I also don't believe that Microsoft is abandoning the desktop market. They've got a different vision for it now, though. The Metro world is much different from Windows 7, but it's not worse. I would say that in many ways it is much better. I even think that Metro with a mouse and keyboard will be an improvement over Windows 7. What's jarring is the marriage between the legacy desktop and the modern style. I think the legacy desktop is intended to become less and less important over time, though, and eventually typical users will never see it at all (though I could be wrong). At that point, the only interface they will use will be Metro, and the transitions to and from the legacy desktop will be gone. I expect that the various other differences will eventually either become moot as people adjust or they will be addressed in a future release.

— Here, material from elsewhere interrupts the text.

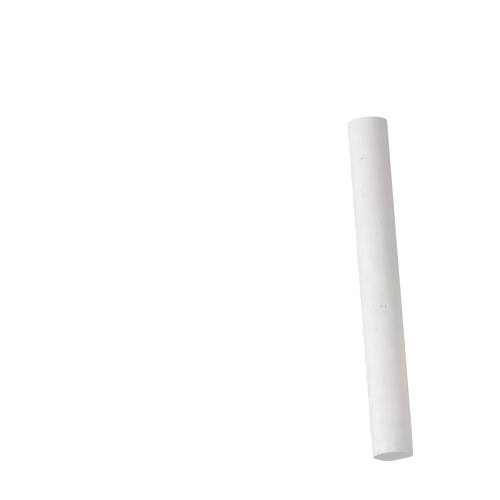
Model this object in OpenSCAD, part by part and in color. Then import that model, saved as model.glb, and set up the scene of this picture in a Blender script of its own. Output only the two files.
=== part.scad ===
// A stick of white board chalk, cast in one piece from plaster slurry.
// It stands on its base end, with its axis along +Z and its origin in the middle of that
// end. The rim of the base is slightly rounded. The rim of the other end, the top, is
// crisper, has been rubbed down to a sloping flat in two places, and has small chips.

/* [Stick] */
// Length from end face to end face, in mm
stick_length = 80; // [40:0.5:120]
// Diameter of the barrel
stick_diameter = 9.5; // [7:0.1:16]
// Radius of the rounded rim at the base end
base_rim_radius = 0.25; // [0.1:0.05:1.5]
// Radius of the crisper rim at the top end
top_rim_radius = 0.15; // [0.1:0.05:1]

/* [Rubbed flats] */
// Slope of both flats from the vertical, in degrees
rub_slope = 55; // [20:1:70]
// How far the larger flat cuts into the top rim, square to its slope
large_rub_depth = 0.75; // [0.1:0.05:1]
// Direction that the larger flat faces, in degrees from +X
large_rub_facing = 124; // [90:1:150]
// How far the smaller flat cuts in
small_rub_depth = 0.45; // [0.1:0.05:1]
// Direction that the smaller flat faces, in degrees from +X
small_rub_facing = 32; // [0:1:60]

/* [Rim chips] */
// Width of a chip broken out of the top rim
chip_width = 0.6; // [0.4:0.1:1.6]
// How deep a chip goes into the rim
chip_depth = 0.18; // [0.1:0.01:0.35]

/* [Bubble pits] */
// Width of the mouth of a large pit
large_pit_width = 0.5; // [0.4:0.05:1.4]
// Depth of a large pit
large_pit_depth = 0.2; // [0.1:0.01:0.35]
// Width of the mouth of a small pit
small_pit_width = 0.3; // [0.2:0.05:0.9]
// Depth of a small pit
small_pit_depth = 0.12; // [0.08:0.01:0.25]

/* [Smoothness] */
// Number of sides in a full circle
$fn = 96; // [48:12:180]

/* [Hidden] */

stick_radius = stick_diameter / 2;
rim_steps = 6; // straight steps in a quarter of a rounded rim

// Direction of each chip round the top rim, in degrees from +X
chip_directions = [74, 219, 255, 281, 317];

// Pits that trapped air left in the barrel:
// [direction in degrees from +X, height as a share of the length]
large_pits = [[295, 0.125], [270, 0.57], [264, 0.35], [120, 0.36], [30, 0.75]];
small_pits = [
    [278, 0.14], [295, 0.205], [304, 0.22], [223, 0.19], [231, 0.4], [230, 0.44],
    [252, 0.48], [259, 0.57], [293, 0.565], [285, 0.575], [237, 0.64], [288, 0.635],
    [316, 0.735], [298, 0.745], [231, 0.84], [75, 0.24], [160, 0.62], [345, 0.44],
    [5, 0.9], [100, 0.82], [195, 0.3]
];

// Points of a quarter circle about a centre, from one direction to 90 degrees further on
function quarter(centre, radius, from) =
    [for (i = [0:rim_steps])
        centre + radius * [cos(from + 90 * i / rim_steps), sin(from + 90 * i / rim_steps)]];

// Radius of the ball that cuts a dish of a given mouth and depth
function dish_radius(width, depth) = (width * width / 4 + depth * depth) / (2 * depth);

// The cast body before it was knocked about: half of its lengthwise section, spun
module cast_body() {
    base_centre = [stick_radius - base_rim_radius, base_rim_radius];
    top_centre = [stick_radius - top_rim_radius, stick_length - top_rim_radius];
    rotate_extrude()
        polygon(concat(
            [[0, 0]],
            quarter(base_centre, base_rim_radius, -90),
            quarter(top_centre, top_rim_radius, 0),
            [[0, stick_length]]
        ));
}

// A ball that leaves a round dish in the wall of the barrel
module pit(direction, height, width, depth) {
    ball = dish_radius(width, depth);
    rotate([0, 0, direction])
        translate([stick_radius + ball - depth, 0, height])
            sphere(r = ball);
}

// A ball that bites a scallop out of the top rim, square to the rim's slope
module rim_chip(direction) {
    ball = dish_radius(chip_width, chip_depth);
    reach = (ball - chip_depth) / sqrt(2);
    rotate([0, 0, direction])
        translate([stick_radius + reach, 0, stick_length + reach])
            sphere(r = ball);
}

// A block that rubs a sloping flat on one side of the top rim
module rub(facing, depth) {
    block = stick_diameter;
    rotate([0, 0, facing])
        translate([stick_radius, 0, stick_length])
            rotate([0, -rub_slope, 0])
                translate([-depth, -block / 2, -block])
                    cube([block, block, 2 * block]);
}

module chalk_stick() {
    color("whitesmoke")
        difference() {
            cast_body();
            rub(large_rub_facing, large_rub_depth);
            rub(small_rub_facing, small_rub_depth);
            for (direction = chip_directions) rim_chip(direction);
            for (p = large_pits)
                pit(p[0], p[1] * stick_length, large_pit_width, large_pit_depth);
            for (p = small_pits)
                pit(p[0], p[1] * stick_length, small_pit_width, small_pit_depth);
        }
}

chalk_stick();
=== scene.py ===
import math
import random

import bmesh
import bpy
from mathutils import Matrix, Vector


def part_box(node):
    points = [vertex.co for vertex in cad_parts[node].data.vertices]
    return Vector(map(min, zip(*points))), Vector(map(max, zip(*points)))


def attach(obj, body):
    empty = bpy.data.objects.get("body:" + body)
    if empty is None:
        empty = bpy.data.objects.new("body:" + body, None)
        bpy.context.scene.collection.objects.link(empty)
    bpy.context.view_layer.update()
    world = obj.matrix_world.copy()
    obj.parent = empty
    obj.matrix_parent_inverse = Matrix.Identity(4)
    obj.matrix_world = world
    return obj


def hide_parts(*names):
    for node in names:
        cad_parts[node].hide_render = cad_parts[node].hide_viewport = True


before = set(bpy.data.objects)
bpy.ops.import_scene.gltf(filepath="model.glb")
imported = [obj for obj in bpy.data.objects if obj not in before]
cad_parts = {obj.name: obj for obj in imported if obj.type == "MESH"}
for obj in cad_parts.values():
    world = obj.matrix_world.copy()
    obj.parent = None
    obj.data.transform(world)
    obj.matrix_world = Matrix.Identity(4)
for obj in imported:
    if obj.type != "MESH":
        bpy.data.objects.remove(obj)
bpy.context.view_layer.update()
MM = 0.001


# ---------------------------------------------------------------- the cast stick
# The real piece is a plain stick of white chalk. Plaster slurry is poured into a gang
# mould, sets, and is pushed out lengthwise, which leaves a smooth skin with faint
# lines along it. It is turned out as one piece, so everything below is one mesh.

stick_low, stick_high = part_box("chalk_stick")
stick_length = stick_high.z - stick_low.z
stick_radius = (stick_high.x - stick_low.x) / 2

base_rim_radius = 0.20 * MM
top_rim_radius = 0.15 * MM
stick_sides = 180          # about 0.17 mm of skin to a face
cap_span = 45              # each end is filled with a grid of about the same size
lengthwise_cuts = 19       # made twice, so 400 rings
shortest_long_edge = 1.5 * MM
same_height = 0.01 * MM    # closer than this, two points are at the same height
draft = 0.983              # the mould narrows a little towards the base end
top_draw_in = 0.983        # the top end is drawn in a little where it has been handled
top_draw_in_reach = 7 * MM


def pick(piece):
    """Makes a piece the only one that is selected, and the active one."""
    bpy.ops.object.select_all(action="DESELECT")
    piece.select_set(True)
    bpy.context.view_layer.objects.active = piece


def select_where(piece, kind, test):
    """In edit mode, selects only the vertices, edges or faces that pass the test."""
    bpy.ops.mesh.select_mode(type=kind)
    bpy.ops.mesh.select_all(action="DESELECT")
    shape = bmesh.from_edit_mesh(piece.data)
    for item in {"VERT": shape.verts, "EDGE": shape.edges, "FACE": shape.faces}[kind]:
        if test(item):
            item.select_set(True)
    bmesh.update_edit_mesh(piece.data)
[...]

I disagree that splitting the team into separate groups would be more logical. There's no reason that a compelling tablet OS can't be a compelling desktop OS. It does require changing some interaction paradigms, though.
In my opinion (I support Macs, PCs, iOS devices, etc.), it's especially hard to intuitively grasp a metaphor from taskbar buttons if, as is the case in Windows, the taskbar buttons are so tiny and poorly-designed that it's nearly impossible for people with average vision to discern what the icon is supposed to be.
The question at hand seems less about how quickly or readily people can adopt Metro than how often they need to leave it. It seems the context switch is actually the hard bit. Metro Office will go a long way to fixing this.